The Trump administration rejected two-thirds of royalty relief requests from onshore oil and gas companies struggling with fallout from the coronavirus pandemic earlier this year, according to a government watchdog report released Oct. 6.

Bureau of Land Management (BLM) offices approved 581 out of 1,689 requests for temporary royalty relief between March 24 through June 11 of this year, cutting the rates to an average of less than 1% from 12.5% for 60 days, the analysis by the U.S. Government Accountability Office (GAO) found.

Companies pay the royalties to drill on federal land.

The report looked at only the five biggest BLM state offices, which together oversee 94% of federal oil and gas production. It estimated that the relief resulted in about $4.5 million worth of forgone public revenues in May and June.
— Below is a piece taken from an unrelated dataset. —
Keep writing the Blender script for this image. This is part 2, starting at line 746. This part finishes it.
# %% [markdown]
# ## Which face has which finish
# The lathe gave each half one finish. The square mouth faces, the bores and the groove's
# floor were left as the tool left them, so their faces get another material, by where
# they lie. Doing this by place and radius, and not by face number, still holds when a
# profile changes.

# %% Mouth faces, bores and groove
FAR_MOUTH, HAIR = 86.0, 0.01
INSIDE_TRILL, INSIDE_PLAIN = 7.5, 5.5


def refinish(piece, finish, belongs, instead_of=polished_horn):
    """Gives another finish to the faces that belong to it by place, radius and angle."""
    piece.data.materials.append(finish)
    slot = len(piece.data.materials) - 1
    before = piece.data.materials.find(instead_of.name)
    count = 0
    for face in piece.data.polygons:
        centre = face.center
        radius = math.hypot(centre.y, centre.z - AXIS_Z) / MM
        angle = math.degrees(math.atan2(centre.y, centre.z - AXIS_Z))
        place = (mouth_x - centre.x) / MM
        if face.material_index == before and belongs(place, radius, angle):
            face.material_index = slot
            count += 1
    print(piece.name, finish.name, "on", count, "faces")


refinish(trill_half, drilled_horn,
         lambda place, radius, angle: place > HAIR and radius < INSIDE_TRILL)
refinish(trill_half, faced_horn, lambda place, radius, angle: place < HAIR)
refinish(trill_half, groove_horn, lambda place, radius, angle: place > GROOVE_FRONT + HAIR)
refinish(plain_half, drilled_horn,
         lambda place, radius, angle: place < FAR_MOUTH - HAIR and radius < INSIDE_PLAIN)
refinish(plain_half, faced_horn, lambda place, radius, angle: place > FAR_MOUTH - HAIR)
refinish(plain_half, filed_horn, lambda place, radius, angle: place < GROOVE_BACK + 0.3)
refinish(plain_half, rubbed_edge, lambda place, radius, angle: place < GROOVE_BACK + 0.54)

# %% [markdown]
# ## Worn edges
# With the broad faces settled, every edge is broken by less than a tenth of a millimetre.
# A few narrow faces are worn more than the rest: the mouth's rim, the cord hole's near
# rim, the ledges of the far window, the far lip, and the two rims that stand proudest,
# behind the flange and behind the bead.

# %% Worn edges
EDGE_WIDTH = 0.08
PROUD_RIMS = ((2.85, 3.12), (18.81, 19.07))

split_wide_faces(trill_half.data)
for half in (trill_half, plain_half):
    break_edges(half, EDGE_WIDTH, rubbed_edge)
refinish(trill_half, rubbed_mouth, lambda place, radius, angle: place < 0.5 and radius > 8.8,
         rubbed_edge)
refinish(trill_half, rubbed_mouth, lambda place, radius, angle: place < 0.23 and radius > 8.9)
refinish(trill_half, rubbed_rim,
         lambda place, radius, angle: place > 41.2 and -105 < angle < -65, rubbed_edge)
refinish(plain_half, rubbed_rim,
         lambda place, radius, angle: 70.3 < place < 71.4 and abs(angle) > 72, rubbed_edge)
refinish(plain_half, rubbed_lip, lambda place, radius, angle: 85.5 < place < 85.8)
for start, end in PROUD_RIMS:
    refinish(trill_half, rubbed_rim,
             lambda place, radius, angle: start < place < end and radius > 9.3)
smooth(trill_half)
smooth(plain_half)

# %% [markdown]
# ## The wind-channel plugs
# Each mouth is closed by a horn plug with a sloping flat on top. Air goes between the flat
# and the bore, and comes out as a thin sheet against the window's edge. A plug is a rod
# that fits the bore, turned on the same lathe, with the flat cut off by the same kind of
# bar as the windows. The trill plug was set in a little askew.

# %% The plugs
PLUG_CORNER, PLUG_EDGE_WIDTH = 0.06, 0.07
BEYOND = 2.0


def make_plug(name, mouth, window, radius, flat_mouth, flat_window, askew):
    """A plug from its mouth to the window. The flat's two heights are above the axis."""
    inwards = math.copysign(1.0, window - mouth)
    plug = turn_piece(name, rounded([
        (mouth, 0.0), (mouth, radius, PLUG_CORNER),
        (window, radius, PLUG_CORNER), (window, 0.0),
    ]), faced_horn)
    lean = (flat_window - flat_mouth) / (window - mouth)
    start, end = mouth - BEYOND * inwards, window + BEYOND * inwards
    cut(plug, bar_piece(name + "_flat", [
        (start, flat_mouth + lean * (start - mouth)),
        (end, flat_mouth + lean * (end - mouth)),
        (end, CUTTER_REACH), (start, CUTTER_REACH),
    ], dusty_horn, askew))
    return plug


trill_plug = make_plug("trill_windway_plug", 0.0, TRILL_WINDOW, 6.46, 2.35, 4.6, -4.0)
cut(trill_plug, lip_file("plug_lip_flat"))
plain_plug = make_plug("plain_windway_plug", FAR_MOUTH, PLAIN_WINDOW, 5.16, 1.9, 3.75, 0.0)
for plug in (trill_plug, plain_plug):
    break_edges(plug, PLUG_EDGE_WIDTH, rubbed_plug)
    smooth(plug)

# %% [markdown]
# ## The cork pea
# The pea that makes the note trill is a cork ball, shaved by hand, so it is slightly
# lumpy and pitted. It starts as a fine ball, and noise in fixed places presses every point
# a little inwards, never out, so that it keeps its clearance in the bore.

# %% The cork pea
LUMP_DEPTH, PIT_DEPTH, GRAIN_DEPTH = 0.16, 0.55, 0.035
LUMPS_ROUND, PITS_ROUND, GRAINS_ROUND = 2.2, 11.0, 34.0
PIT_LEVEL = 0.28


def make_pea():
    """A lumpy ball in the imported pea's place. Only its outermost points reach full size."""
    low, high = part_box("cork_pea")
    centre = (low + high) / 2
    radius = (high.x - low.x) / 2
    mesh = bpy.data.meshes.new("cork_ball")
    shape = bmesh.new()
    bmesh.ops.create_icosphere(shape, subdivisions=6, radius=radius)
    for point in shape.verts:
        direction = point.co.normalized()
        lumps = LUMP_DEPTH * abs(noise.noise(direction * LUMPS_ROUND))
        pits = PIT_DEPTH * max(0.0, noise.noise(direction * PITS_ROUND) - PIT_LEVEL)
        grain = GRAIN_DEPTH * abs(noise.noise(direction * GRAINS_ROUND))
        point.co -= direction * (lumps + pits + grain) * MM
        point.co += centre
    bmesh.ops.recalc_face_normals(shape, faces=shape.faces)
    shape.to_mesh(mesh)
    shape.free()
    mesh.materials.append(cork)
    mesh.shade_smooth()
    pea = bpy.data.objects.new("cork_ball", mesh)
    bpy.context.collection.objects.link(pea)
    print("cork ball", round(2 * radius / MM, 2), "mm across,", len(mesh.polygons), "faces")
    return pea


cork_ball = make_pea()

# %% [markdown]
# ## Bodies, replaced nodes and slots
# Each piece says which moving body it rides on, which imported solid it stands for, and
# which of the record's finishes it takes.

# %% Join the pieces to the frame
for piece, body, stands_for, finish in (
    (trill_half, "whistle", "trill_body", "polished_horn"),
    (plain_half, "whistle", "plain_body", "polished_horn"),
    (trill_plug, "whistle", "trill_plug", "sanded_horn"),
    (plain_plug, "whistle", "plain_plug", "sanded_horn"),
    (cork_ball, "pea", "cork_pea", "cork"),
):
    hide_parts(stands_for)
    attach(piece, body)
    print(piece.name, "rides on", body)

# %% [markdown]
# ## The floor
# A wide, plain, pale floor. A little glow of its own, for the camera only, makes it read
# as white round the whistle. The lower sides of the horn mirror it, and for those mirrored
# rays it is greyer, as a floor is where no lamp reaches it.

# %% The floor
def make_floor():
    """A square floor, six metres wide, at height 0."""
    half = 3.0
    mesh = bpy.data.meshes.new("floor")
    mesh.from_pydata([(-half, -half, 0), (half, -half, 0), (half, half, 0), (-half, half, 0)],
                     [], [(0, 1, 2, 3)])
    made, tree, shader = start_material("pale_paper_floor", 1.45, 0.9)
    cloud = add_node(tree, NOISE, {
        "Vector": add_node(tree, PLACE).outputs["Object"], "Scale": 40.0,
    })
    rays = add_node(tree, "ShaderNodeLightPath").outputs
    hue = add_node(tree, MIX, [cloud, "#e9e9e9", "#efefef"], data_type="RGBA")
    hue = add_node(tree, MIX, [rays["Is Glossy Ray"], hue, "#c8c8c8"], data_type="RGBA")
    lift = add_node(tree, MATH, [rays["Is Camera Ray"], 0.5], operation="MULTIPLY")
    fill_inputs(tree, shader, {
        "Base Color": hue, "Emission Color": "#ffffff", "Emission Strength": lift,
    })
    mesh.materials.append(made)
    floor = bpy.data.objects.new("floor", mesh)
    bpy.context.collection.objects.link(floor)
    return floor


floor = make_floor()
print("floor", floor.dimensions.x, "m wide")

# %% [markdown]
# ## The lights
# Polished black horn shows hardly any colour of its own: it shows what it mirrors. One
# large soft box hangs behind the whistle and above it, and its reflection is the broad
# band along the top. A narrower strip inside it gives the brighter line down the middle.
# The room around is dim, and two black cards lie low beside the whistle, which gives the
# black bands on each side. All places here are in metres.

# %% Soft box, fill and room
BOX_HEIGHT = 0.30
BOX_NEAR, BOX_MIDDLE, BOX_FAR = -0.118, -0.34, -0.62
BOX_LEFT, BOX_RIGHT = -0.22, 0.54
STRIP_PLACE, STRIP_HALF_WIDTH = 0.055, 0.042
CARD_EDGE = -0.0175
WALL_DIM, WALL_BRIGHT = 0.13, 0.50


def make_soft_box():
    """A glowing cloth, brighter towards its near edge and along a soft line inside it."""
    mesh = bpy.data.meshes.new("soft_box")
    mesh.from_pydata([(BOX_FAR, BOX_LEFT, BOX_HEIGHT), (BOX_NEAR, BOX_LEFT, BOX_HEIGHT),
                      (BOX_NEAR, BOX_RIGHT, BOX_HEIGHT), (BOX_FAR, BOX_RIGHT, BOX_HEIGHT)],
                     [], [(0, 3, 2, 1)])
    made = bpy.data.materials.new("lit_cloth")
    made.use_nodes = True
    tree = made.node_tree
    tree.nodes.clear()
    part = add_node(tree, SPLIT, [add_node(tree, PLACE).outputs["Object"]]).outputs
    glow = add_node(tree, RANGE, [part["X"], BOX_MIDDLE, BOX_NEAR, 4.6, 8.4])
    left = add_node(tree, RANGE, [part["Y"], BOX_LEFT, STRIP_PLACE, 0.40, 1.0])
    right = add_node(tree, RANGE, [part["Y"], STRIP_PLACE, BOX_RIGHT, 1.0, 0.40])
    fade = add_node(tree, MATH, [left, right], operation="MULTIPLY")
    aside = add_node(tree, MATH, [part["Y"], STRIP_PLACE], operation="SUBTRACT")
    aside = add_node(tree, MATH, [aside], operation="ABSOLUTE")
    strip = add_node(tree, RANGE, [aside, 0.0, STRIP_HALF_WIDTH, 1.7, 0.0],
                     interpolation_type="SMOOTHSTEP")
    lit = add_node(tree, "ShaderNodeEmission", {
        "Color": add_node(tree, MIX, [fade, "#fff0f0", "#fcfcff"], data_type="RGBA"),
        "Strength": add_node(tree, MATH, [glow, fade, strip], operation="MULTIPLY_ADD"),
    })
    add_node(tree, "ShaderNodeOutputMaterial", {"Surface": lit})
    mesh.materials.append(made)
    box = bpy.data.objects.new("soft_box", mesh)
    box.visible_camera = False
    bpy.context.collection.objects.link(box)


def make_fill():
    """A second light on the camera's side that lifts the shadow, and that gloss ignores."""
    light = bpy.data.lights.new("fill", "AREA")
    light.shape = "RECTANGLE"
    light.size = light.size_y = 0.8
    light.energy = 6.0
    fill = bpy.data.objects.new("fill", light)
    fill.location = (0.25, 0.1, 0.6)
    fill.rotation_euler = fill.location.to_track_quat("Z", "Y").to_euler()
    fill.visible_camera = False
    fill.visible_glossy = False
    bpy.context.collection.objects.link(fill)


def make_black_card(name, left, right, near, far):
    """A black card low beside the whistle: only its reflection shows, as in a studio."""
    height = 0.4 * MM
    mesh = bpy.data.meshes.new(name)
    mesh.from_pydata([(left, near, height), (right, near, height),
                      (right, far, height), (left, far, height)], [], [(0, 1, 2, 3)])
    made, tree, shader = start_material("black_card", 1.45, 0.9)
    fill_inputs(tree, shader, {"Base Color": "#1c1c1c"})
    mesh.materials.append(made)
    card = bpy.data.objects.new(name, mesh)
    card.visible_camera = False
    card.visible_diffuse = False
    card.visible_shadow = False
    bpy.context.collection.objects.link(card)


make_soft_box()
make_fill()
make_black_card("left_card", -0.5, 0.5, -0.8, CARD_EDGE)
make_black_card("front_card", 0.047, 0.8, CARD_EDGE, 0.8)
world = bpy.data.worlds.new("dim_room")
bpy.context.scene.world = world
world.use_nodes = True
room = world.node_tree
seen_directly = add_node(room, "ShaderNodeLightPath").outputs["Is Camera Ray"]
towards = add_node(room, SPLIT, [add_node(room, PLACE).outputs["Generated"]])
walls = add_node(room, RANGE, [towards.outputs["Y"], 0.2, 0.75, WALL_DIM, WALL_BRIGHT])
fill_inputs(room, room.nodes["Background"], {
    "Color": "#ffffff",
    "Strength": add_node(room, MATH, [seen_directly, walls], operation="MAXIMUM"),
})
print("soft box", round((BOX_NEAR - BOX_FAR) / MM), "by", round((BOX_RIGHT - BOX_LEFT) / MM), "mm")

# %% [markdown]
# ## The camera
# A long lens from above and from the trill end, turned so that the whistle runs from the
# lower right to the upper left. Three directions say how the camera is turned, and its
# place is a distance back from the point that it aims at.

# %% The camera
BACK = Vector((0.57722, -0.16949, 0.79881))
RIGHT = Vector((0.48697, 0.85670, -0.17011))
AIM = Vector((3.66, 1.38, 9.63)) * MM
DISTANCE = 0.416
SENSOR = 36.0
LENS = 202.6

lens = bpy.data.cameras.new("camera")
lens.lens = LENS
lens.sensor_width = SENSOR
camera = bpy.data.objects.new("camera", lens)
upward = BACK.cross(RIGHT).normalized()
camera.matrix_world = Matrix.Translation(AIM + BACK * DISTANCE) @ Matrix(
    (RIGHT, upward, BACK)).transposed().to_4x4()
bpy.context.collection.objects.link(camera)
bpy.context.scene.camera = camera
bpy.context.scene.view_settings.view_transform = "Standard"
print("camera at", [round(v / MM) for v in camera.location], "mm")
BLM fielded individual applications for royalty reductions from drillers this past spring after rejecting industry calls for broad cuts to help them grapple with meager energy demand and battered prices caused by the health crisis.

The GAO analysis criticized the BLM for an inconsistent approach to the relief requests from one state to another.

The Montana office, for instance, approved 95% of applications received, while New Mexico received just two requests and rejected both. Wyoming received more than 1,000 applications and approved 28%.

The GAO also faulted the BLM for not requiring companies to show evidence their wells would have been shut without a reduction in royalty rates. “As a result, royalty relief may have gone to companies that would not have shut down their wells without the relief,” the report said.

In a statement, BLM spokesman Derrick Henry said it had only approved royalty rate reductions that were “in the best interest of the United States, and when it would encourage the greatest ultimate recovery of our natural resources.”

The report recommended the agency evaluate the temporary relief program and update a 1995 handbook to provide consistent policies.